Data segment –
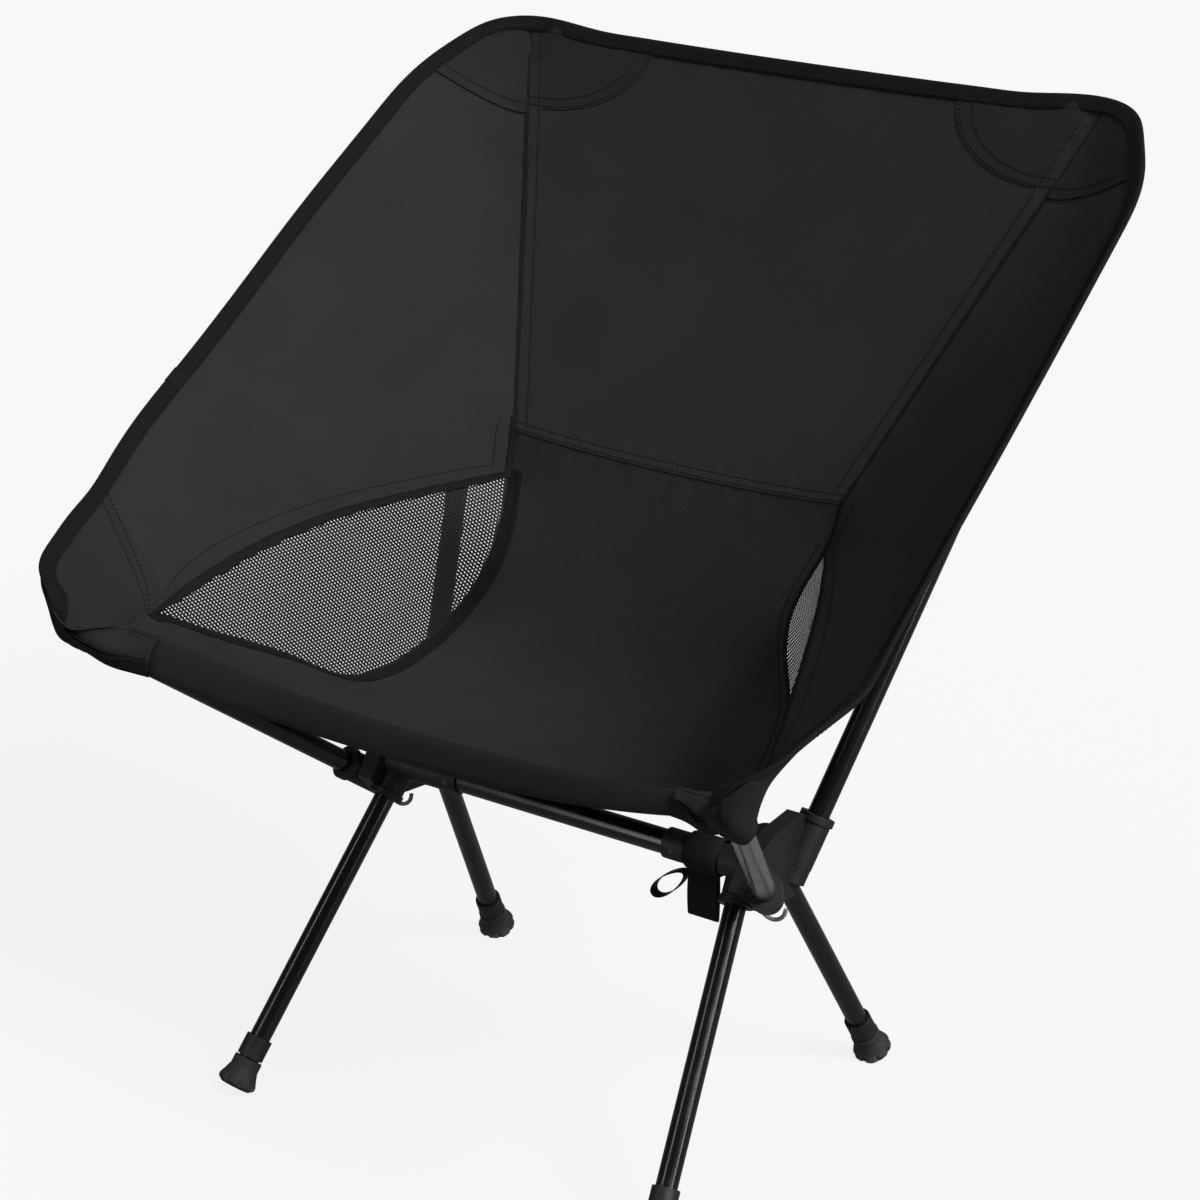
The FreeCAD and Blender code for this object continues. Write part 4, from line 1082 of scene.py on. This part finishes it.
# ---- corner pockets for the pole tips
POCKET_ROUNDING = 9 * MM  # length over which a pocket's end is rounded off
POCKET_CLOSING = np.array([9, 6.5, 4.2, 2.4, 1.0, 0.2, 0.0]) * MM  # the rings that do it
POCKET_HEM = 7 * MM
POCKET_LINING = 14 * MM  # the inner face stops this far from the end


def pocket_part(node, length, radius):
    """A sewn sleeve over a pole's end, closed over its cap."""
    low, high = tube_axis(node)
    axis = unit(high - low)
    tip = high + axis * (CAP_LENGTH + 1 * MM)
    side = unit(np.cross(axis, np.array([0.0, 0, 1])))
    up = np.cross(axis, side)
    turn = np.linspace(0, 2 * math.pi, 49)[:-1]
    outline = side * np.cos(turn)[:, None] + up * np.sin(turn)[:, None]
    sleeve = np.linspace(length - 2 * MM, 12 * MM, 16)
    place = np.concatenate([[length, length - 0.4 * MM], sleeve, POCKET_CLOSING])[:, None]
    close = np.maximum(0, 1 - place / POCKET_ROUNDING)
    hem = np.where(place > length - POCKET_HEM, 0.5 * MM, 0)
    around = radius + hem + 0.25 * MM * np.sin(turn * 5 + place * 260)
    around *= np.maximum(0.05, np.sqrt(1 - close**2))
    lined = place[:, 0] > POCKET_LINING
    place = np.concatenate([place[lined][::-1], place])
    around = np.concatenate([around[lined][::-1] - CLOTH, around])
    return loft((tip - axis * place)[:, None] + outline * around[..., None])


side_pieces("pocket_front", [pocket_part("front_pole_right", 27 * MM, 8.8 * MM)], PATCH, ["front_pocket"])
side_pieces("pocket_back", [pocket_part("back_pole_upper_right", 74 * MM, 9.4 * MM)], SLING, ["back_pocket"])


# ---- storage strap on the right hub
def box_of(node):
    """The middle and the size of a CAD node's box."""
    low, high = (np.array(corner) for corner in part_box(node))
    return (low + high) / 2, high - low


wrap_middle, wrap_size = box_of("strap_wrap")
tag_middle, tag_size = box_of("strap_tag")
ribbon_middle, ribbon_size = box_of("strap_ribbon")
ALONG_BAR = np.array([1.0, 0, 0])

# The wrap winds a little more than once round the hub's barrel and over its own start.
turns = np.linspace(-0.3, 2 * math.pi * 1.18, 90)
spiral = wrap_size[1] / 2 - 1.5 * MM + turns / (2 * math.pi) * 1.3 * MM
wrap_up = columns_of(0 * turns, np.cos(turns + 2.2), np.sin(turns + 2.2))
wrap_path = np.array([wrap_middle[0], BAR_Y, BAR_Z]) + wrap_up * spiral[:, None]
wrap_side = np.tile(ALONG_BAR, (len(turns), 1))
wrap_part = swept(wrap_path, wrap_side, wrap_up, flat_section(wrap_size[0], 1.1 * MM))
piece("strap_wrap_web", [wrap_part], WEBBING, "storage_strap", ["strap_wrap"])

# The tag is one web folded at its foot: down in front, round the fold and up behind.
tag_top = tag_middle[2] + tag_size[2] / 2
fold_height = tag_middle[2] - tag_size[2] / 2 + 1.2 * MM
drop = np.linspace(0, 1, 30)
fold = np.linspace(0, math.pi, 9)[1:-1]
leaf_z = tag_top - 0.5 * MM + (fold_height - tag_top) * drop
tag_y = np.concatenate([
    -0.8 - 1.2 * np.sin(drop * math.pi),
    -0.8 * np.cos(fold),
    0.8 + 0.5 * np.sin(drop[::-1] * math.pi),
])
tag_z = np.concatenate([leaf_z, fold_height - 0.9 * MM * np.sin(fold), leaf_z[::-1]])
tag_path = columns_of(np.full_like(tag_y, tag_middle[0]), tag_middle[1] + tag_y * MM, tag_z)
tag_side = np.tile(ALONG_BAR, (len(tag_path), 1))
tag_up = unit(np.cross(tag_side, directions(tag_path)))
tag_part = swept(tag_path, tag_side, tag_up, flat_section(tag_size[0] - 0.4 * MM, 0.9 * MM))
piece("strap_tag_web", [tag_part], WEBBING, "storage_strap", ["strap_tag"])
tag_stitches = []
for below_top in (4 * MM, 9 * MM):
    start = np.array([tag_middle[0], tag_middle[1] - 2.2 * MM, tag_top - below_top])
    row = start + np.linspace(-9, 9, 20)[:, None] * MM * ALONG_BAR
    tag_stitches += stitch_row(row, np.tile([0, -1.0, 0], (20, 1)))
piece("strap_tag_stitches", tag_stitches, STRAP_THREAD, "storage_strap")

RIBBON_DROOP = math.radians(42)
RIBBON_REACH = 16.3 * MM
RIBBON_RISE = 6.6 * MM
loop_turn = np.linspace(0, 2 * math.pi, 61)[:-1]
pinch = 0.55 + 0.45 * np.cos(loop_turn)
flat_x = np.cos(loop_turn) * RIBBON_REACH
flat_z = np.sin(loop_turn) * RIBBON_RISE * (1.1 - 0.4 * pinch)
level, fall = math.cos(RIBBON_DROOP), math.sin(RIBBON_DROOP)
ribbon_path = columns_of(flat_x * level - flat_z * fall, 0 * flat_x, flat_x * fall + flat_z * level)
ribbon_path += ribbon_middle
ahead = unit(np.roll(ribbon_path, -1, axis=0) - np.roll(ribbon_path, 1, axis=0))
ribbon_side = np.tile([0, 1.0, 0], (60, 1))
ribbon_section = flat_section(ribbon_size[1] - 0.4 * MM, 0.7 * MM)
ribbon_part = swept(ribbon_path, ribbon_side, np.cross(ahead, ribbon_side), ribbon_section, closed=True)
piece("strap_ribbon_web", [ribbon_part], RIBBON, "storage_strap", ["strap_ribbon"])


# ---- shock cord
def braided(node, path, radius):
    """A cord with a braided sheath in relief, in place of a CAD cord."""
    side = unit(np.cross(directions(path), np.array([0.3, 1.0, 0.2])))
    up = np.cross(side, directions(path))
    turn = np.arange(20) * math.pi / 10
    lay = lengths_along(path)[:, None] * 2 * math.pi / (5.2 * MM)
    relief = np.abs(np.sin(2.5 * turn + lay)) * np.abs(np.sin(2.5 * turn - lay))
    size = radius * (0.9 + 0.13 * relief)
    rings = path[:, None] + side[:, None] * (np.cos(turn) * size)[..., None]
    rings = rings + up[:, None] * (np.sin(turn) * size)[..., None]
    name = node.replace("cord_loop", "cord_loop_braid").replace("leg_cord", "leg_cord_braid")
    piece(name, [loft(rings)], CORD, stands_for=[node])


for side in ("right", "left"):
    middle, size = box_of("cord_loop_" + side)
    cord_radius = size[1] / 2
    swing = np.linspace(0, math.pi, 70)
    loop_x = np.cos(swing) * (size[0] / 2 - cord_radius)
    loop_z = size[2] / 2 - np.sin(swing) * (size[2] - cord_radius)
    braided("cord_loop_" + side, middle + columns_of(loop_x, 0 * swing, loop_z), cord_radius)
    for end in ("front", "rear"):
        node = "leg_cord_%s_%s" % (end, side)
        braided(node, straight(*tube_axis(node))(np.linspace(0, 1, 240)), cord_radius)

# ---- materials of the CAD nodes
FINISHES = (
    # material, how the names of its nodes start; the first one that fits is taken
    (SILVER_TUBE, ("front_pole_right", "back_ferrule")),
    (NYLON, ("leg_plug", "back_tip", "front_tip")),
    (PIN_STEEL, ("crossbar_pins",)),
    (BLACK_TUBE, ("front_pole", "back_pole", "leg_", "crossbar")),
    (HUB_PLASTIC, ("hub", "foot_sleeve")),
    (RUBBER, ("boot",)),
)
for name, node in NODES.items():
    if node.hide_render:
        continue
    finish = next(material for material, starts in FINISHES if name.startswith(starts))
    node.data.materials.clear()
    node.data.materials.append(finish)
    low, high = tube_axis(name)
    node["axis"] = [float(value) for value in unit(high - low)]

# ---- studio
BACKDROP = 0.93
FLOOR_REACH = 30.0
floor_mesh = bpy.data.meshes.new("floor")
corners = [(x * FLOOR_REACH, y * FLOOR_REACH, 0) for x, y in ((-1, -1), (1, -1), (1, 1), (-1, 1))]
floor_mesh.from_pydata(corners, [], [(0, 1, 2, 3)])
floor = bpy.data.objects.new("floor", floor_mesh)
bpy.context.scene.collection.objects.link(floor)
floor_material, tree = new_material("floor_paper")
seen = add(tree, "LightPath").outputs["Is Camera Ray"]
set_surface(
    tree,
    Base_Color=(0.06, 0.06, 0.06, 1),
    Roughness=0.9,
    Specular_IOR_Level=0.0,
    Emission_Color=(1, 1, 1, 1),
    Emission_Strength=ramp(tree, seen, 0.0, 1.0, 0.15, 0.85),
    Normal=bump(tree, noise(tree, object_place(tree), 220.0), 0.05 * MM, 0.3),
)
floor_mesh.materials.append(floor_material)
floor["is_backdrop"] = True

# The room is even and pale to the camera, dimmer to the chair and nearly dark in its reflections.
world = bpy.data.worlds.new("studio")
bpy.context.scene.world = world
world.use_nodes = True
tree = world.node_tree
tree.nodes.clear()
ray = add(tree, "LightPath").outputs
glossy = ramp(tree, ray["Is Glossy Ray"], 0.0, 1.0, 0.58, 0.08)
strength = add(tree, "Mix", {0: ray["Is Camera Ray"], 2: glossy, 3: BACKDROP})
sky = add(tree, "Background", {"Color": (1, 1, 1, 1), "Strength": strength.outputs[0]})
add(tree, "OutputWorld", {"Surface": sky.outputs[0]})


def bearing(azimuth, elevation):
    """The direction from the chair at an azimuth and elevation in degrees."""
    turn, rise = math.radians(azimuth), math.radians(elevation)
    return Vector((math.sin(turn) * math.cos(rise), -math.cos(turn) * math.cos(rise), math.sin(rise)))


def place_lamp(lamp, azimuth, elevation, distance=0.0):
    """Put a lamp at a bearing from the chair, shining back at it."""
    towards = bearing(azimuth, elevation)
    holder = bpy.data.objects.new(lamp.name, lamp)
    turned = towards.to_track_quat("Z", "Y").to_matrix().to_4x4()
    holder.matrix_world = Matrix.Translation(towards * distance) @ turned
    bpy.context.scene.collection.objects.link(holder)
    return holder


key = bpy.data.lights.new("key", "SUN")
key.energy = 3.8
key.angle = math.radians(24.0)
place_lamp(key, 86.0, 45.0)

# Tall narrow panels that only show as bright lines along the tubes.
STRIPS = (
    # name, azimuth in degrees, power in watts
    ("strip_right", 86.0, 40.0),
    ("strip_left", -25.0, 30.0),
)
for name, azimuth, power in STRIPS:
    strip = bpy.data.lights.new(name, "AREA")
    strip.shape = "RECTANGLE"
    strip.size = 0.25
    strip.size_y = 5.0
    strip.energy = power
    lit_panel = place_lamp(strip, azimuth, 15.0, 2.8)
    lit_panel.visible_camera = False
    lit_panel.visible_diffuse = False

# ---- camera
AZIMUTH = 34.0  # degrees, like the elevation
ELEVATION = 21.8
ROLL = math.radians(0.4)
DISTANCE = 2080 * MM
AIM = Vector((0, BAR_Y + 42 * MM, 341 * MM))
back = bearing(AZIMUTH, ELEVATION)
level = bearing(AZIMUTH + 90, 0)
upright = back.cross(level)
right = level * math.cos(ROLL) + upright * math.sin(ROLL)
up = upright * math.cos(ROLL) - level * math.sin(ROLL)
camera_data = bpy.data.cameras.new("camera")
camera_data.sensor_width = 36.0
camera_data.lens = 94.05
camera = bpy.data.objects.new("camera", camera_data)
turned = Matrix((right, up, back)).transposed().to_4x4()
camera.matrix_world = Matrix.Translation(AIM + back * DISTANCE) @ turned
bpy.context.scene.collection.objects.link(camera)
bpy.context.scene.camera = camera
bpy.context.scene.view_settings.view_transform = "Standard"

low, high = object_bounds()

Task directions –
Copy the lines from the start of the data verbatim, stopping after the line containing "POCKET_LINING = 14".

The answer –
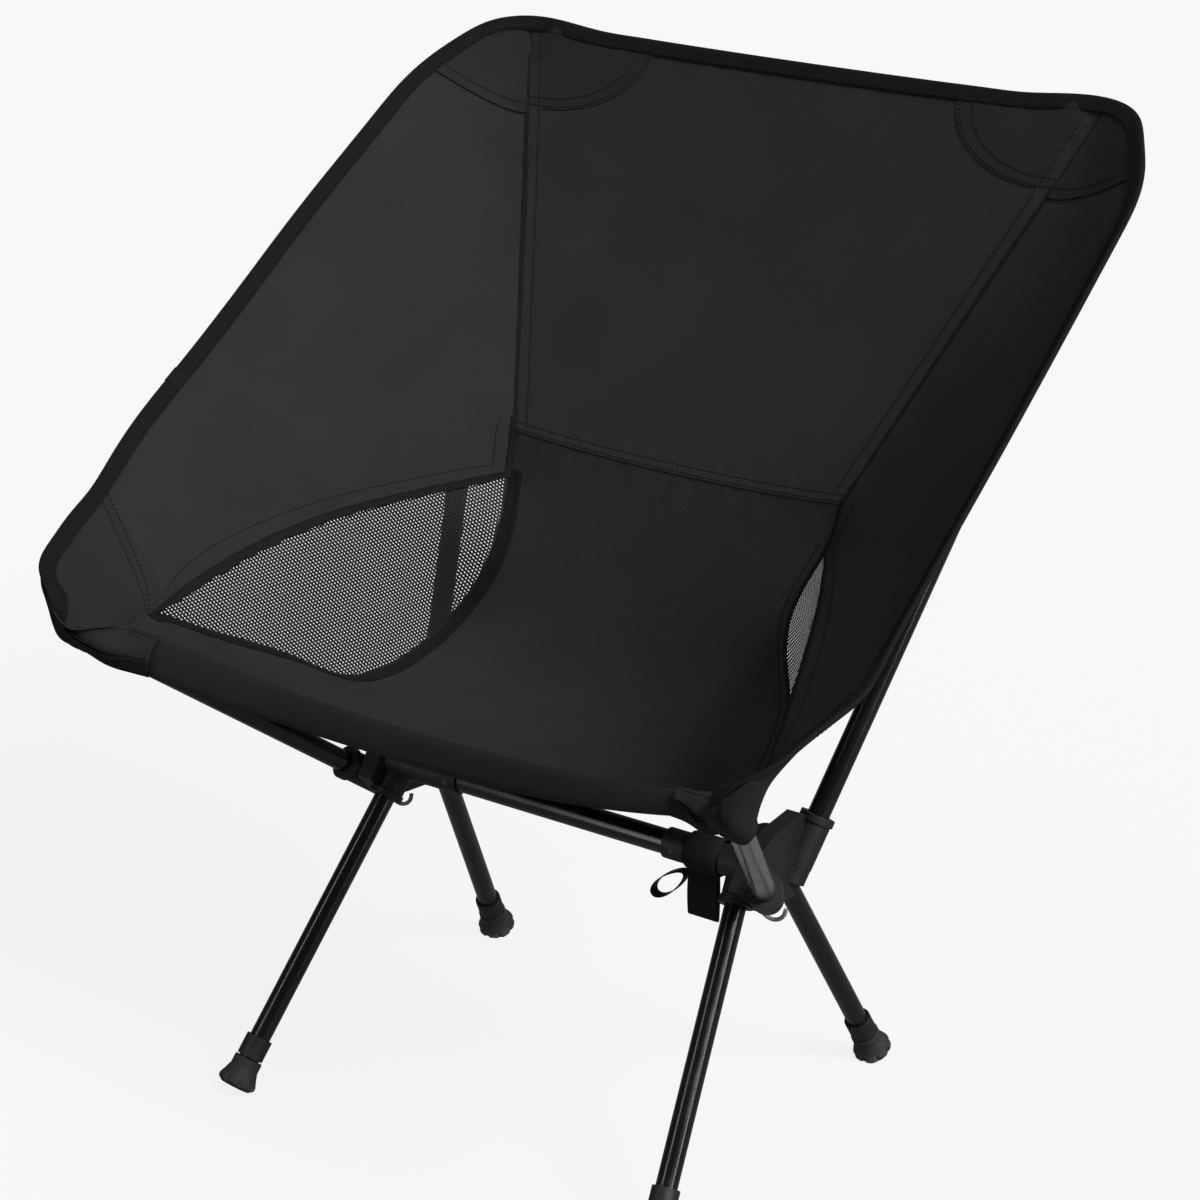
The FreeCAD and Blender code for this object continues. Write part 4, from line 1082 of scene.py on. This part finishes it.
# ---- corner pockets for the pole tips
POCKET_ROUNDING = 9 * MM  # length over which a pocket's end is rounded off
POCKET_CLOSING = np.array([9, 6.5, 4.2, 2.4, 1.0, 0.2, 0.0]) * MM  # the rings that do it
POCKET_HEM = 7 * MM
POCKET_LINING = 14 * MM  # the inner face stops this far from the end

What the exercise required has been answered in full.